Cuidado com os espectros garrelianos lá para as bandas do Campo Alegre.
quarta-feira, janeiro 07, 2009
PODIA REPETIR, FOR FAVOR?: Pode ter sido por falta de atenção da minha parte, mas não me passou pelos olhos uma única lista de melhores filmes de 2008 da qual constasse "Mal Nascida", de João Canijo. Talvez o principal motivo tenha sido, muito singelamente, um consenso crítico menos favorável do que o reservado a "Noite Escura". Quer-me parecer que uma outra razão possível terá sido a relativa semelhança de registos entre os dois filmes, que terá levado muitos a pensar estarem a assistir a uma mera recauchutagem do mesmo dispositivo formal por parte do realizador, que assim daria mostras de défice de criatividade. Se assim foi, não poderia estar mais em desacordo. "Mal Nascida" repete procedimentos de "Noite Escura" (o trabalho com o som, os movimentos de câmara aparentemente arbitrários mas sempre em profunda consonância com as tensões de cada cena), mas está longe de sugerir estagnação formal.
Vezes sem conta tenho constatado uma tendência para certos realizadores serem acusados de se repetirem, ou de fazerem sempre o mesmo filme, apenas porque retomam certos detalhes de estilo de uma obra para outra. Um bom exemplo disto foi o modo como "Aprile", de Moretti, foi acolhido com uma indiferença digna de um parente pobre, depois do triunfo de "Caro Diario". Felizmente, cineastas como Rohmer, Kiarostami ou Wong Kar Wai não se deixam apoquentar por opiniões tacanhas e continuam a filmar como muito bem entendem, repetindo-se gloriosamente e gloriosamente reinventando por completo a sua arte a cada filme.
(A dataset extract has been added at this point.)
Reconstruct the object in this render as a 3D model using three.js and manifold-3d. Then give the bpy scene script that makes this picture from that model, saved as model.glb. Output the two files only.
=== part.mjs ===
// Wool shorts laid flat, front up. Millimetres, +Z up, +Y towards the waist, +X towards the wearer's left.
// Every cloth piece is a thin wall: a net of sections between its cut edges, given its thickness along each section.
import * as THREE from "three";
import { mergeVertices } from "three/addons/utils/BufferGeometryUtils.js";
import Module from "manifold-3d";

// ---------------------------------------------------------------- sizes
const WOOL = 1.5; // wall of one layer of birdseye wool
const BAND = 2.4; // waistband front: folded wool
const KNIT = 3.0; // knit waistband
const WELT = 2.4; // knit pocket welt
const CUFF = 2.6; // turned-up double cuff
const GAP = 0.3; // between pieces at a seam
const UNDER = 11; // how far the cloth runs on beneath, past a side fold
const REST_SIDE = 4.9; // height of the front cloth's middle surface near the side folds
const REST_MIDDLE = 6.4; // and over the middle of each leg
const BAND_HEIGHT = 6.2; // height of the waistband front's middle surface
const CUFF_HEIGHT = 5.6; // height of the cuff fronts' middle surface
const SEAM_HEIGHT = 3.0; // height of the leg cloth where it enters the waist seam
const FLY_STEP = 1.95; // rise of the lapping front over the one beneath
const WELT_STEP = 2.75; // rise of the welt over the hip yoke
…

TABUS: Nos dias que correm, nenhum jornal, revista, filme ou série comete o deslize de ter tabus. Melhor ainda, apregoam o seu estatuto livre de tabus com ponderado orgulho. A tal ponto se tornou banal esta reivindicação que a única maneira de ser original hoje em dia, logo ousado, logo verdadeiramente escabroso, é reclamar o tabu e a inibição como virtudes. Pessoalmente, eu dificilmente resistiria a ver, digamos, um talk-show assumidamente condicionado por tabus. Os convidados e o anfitrião discutiriam livremente, instalados em confortáveis sofás, até ao momento em que alguém aflorasse um dos tabus (publicamente assumidos, como é natural, à laia de estatuto editorial). O sangue afluiria mansamente às faces, os olhares acanhados divergiriam uns dos outros, e haveria uma minúscula pausa prenhe de pudor. Após o que alguém mudaria de assunto, com todo o tacto. Usar de rodeios seria não só permitido, como encorajado. A arte da elipse, do eufemismo, da litote, só teria a ganhar com tudo isto.
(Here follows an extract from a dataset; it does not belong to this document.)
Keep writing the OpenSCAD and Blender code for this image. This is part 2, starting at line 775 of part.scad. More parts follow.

segunda-feira, janeiro 05, 2009
PUBLICIDADE ENGANOSA: Saiu finalmente (com semanas de atraso relativamente à data anunciada) a caixa "Contos Morais" de Rohmer, editada pela Atalanta e pela Fnac. No pequeno texto de introdução a "Ma Nuit Chez Maud", afirma-se que Rohmer recebeu o Óscar (TM, © e quejandos) de melhor argumento. A minha estupefacção foi, compreende-se, grande. Decidido a tirar tudo a limpo, fui verificar a veracidade da asserção. Enquanto se fazia ouvir aquele rumor muito meigo que acompanha o regresso das coisas à sua ordem natural, constatei que "Ma Nuit Chez Maud" foi meramente nomeado para o Óscar de melhor argumento original, relativo ao ano de 1970, tendo este sido atribuído a Francis Ford Coppola e Edmund H. North por "Patton".
Teve o seu encanto nutrir a visão de uma estatueta dourada no escritório de Rohmer, servindo de aperta-livros para a edição Pléiade das obras completas de Pascal.
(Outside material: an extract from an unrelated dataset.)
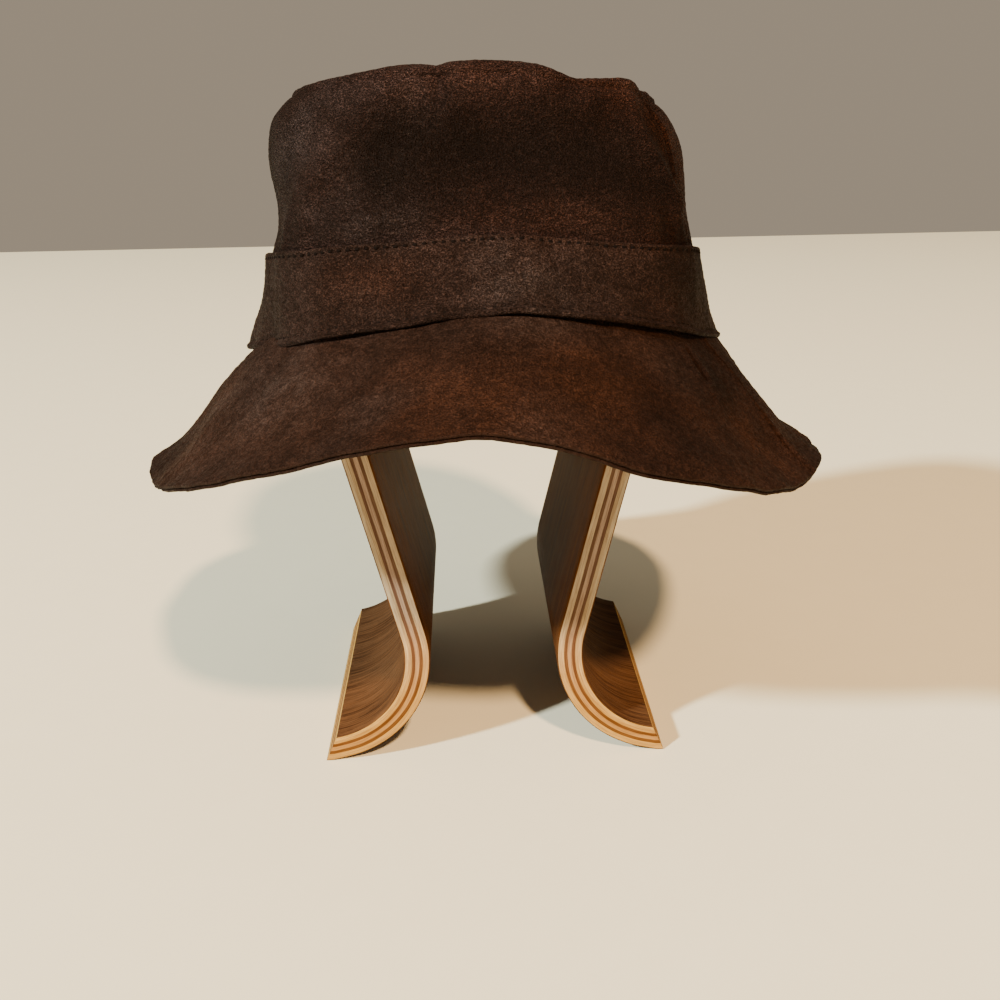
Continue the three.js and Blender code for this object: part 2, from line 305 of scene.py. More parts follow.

PARECE QUE FOI NATAL, E QUE JÁ PASSOU: A pausa natalícia interrompeu o caudaloso fluxo de posts que tem caracterizado este blog, e os leitores não foram avisados, o que é uma vergonha.
Estimo que tenham passado uma agradável pausa natalícia e anonovícia.
Para este ano de 2009 não faço promessas, nem declarações de intenção. Apenas um grito que me sai bem do fundo das entranhas: Quero ver o filme "Ashes of Time Redux", de Wong Kar Wai!!!
Um portentoso ano novo para todos, e deixo-vos apenas com mais uma ideia: turrón de chocolate com licor Cointreau.